EXERCISE GOAL: Copy every line, exactly and only, from the line containing "round_upright_edges(sheet, PAD_CORNER_RADIUS, CORNER_STEPS)" to the line containing "points = [vertex.co", both lines included.

AVAILABLE DATA:
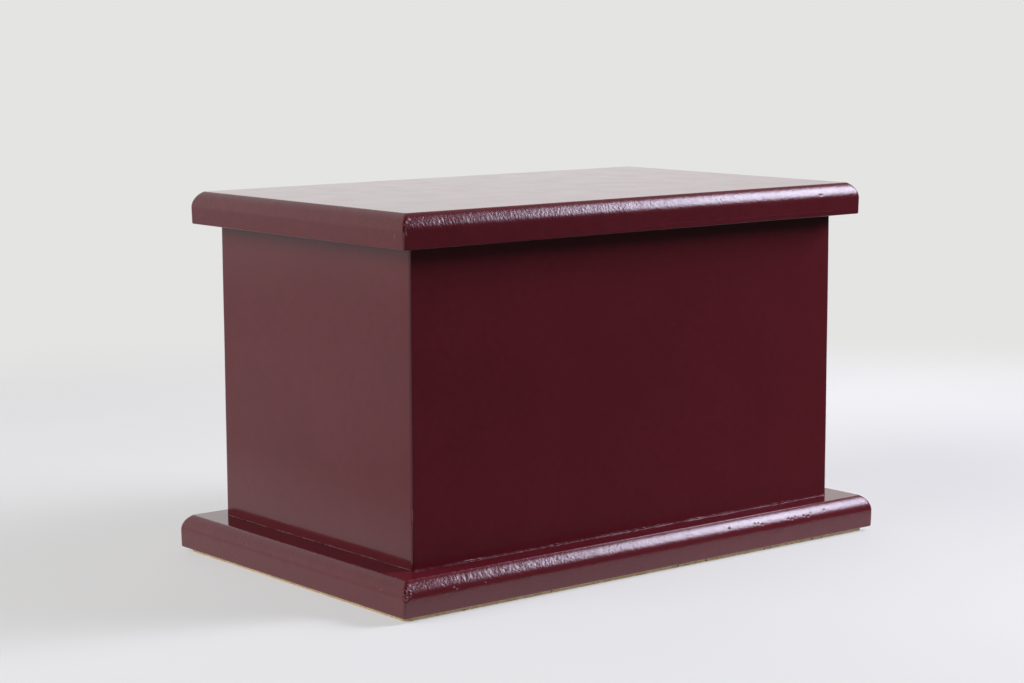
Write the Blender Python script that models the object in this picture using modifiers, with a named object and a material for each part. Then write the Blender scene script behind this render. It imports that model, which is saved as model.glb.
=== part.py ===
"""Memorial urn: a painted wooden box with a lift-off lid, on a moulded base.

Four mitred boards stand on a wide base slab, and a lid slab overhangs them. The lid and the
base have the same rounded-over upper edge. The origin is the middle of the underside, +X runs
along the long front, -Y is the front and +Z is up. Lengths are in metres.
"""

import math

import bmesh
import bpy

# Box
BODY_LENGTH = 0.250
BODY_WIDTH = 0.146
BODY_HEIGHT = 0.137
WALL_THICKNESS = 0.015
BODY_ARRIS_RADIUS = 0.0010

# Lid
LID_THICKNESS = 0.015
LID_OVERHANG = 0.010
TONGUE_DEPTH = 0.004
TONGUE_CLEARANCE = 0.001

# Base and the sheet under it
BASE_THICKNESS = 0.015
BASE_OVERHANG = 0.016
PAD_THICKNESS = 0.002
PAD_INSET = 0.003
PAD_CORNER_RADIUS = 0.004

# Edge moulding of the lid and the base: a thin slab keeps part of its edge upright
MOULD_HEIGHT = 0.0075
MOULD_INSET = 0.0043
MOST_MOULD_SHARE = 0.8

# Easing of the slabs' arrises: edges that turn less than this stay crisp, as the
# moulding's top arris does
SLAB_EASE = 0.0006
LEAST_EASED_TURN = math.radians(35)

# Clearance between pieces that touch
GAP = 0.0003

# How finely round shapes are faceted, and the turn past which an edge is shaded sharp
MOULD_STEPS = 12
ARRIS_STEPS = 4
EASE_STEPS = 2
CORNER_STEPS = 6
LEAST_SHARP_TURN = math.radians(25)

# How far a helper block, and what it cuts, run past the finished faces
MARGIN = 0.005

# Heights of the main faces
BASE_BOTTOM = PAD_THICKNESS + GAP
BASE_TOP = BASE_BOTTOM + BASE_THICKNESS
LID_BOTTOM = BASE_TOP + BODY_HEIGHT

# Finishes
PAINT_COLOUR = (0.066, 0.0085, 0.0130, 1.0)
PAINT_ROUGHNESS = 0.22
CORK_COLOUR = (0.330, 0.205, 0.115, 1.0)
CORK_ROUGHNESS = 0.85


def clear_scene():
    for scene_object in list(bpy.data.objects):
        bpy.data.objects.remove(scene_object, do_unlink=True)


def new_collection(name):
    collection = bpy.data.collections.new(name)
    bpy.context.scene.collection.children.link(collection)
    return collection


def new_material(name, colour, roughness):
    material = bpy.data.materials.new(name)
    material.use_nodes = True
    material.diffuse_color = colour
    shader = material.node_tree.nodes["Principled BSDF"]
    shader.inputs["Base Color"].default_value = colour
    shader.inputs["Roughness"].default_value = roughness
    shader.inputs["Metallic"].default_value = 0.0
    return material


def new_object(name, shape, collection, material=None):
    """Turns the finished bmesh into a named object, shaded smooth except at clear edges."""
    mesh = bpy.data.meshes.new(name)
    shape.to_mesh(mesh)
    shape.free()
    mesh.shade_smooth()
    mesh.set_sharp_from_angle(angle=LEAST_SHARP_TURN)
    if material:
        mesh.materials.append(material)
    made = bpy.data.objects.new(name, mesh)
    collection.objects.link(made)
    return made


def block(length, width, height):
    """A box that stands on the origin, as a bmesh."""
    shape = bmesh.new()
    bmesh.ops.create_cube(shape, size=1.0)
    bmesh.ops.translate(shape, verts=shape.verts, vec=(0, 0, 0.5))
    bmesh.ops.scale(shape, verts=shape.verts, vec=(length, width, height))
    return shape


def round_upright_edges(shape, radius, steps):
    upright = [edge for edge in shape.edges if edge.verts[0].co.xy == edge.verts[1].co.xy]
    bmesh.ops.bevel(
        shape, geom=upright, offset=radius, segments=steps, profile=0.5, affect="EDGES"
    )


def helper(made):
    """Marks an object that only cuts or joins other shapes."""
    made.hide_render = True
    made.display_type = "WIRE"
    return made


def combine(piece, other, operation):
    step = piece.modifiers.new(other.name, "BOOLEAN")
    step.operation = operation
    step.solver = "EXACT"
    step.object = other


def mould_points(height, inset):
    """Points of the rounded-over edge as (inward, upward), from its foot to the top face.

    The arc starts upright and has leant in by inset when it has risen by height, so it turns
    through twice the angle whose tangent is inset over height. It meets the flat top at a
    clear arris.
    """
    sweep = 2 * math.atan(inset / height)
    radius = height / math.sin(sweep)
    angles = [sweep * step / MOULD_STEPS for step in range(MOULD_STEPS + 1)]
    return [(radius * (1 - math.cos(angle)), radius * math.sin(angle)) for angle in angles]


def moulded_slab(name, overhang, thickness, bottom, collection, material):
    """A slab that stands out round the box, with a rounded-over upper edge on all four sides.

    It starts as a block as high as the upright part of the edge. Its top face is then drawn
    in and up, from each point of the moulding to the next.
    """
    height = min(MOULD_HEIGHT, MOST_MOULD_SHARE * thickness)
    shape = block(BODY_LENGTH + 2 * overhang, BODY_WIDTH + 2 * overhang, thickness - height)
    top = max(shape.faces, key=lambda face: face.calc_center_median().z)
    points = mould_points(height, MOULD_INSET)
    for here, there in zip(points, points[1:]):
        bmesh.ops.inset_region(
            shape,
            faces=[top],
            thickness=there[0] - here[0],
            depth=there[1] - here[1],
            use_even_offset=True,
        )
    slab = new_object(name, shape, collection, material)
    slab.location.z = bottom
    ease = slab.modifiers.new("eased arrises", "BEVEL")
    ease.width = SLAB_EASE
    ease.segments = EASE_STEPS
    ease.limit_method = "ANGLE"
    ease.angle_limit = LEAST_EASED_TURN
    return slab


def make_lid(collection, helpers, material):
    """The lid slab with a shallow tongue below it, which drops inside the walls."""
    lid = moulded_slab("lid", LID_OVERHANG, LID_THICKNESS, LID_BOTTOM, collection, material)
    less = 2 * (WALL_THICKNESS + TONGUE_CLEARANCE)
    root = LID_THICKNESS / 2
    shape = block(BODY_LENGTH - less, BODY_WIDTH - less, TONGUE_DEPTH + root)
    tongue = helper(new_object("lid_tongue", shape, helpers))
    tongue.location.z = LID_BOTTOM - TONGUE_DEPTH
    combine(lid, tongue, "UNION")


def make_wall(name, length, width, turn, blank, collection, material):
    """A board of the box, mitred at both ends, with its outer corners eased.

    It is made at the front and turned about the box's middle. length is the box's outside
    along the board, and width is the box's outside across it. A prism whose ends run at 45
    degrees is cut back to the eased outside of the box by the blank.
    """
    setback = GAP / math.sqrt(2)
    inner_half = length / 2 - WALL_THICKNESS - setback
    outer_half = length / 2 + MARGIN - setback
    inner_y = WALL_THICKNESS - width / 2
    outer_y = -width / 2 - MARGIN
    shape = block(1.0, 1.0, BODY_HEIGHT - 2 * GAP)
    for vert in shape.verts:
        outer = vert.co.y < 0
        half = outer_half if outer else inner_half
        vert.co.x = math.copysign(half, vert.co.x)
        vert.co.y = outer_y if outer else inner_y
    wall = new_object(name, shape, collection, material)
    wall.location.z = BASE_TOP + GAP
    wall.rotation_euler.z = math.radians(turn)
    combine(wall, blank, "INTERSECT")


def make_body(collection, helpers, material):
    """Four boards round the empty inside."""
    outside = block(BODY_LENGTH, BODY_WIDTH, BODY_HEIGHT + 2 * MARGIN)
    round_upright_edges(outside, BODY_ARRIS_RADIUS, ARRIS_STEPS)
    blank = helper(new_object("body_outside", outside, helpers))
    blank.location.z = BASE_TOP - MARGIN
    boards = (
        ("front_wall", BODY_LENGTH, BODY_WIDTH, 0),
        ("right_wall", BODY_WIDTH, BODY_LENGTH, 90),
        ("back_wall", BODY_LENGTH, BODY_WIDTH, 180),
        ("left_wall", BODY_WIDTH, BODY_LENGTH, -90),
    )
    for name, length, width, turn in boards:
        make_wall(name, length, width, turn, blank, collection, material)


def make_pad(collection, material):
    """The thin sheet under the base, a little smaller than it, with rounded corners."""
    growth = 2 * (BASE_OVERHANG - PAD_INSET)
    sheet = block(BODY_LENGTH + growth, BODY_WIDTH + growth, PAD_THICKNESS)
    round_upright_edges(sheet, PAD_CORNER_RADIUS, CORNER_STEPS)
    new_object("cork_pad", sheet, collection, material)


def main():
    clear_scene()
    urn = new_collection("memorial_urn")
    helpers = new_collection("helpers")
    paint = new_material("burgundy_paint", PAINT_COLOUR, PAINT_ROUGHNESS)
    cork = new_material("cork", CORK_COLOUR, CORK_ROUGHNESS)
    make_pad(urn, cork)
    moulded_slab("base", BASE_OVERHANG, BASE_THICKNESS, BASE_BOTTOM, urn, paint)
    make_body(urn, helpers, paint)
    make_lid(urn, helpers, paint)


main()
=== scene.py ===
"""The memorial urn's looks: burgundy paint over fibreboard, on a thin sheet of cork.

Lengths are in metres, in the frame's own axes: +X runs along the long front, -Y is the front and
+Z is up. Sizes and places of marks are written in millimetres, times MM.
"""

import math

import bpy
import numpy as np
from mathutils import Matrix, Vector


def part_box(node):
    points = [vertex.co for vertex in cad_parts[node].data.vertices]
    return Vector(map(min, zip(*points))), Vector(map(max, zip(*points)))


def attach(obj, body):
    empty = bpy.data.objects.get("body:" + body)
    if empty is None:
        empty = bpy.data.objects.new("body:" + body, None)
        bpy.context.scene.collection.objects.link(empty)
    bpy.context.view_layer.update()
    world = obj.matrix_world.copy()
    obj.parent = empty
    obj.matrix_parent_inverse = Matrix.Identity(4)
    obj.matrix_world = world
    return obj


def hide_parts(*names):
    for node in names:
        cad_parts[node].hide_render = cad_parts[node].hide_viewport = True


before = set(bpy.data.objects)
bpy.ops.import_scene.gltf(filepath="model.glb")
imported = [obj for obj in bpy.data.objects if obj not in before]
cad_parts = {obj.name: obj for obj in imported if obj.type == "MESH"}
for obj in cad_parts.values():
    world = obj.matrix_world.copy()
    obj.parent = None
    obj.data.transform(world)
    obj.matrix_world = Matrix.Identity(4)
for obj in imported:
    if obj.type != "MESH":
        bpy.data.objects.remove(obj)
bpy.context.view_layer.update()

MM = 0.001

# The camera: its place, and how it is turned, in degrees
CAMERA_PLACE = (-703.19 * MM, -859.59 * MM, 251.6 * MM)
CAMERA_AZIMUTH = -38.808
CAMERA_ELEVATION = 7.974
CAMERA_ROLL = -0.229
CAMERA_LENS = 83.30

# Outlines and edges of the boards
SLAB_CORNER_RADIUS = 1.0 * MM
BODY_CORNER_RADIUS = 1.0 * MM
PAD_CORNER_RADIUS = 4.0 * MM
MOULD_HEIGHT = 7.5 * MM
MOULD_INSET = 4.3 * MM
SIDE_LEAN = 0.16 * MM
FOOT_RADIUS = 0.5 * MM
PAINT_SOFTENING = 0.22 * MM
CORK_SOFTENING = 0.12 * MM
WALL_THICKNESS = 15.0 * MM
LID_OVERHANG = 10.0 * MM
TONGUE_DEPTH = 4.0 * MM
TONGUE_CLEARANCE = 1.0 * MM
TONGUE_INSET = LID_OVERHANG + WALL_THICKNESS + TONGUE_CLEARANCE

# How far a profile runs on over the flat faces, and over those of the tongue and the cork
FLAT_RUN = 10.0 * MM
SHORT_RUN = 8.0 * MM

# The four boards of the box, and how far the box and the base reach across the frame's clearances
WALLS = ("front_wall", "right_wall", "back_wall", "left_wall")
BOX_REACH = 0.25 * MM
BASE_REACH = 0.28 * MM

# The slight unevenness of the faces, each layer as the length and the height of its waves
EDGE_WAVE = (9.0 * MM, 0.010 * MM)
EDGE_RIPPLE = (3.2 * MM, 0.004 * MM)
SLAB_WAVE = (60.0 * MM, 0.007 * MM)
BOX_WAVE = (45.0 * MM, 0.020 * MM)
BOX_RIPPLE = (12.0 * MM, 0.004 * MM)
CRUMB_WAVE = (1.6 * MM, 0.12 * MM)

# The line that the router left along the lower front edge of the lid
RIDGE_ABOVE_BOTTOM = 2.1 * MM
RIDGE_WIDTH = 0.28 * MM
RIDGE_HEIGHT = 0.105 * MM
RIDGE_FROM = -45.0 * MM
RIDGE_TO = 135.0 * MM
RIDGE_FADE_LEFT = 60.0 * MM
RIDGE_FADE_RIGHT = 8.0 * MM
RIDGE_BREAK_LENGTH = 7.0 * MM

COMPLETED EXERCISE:
    round_upright_edges(sheet, PAD_CORNER_RADIUS, CORNER_STEPS)
    new_object("cork_pad", sheet, collection, material)


def main():
    clear_scene()
    urn = new_collection("memorial_urn")
    helpers = new_collection("helpers")
    paint = new_material("burgundy_paint", PAINT_COLOUR, PAINT_ROUGHNESS)
    cork = new_material("cork", CORK_COLOUR, CORK_ROUGHNESS)
    make_pad(urn, cork)
    moulded_slab("base", BASE_OVERHANG, BASE_THICKNESS, BASE_BOTTOM, urn, paint)
    make_body(urn, helpers, paint)
    make_lid(urn, helpers, paint)


main()
=== scene.py ===
"""The memorial urn's looks: burgundy paint over fibreboard, on a thin sheet of cork.

Lengths are in metres, in the frame's own axes: +X runs along the long front, -Y is the front and
+Z is up. Sizes and places of marks are written in millimetres, times MM.
"""

import math

import bpy
import numpy as np
from mathutils import Matrix, Vector


def part_box(node):
    points = [vertex.co for vertex in cad_parts[node].data.vertices]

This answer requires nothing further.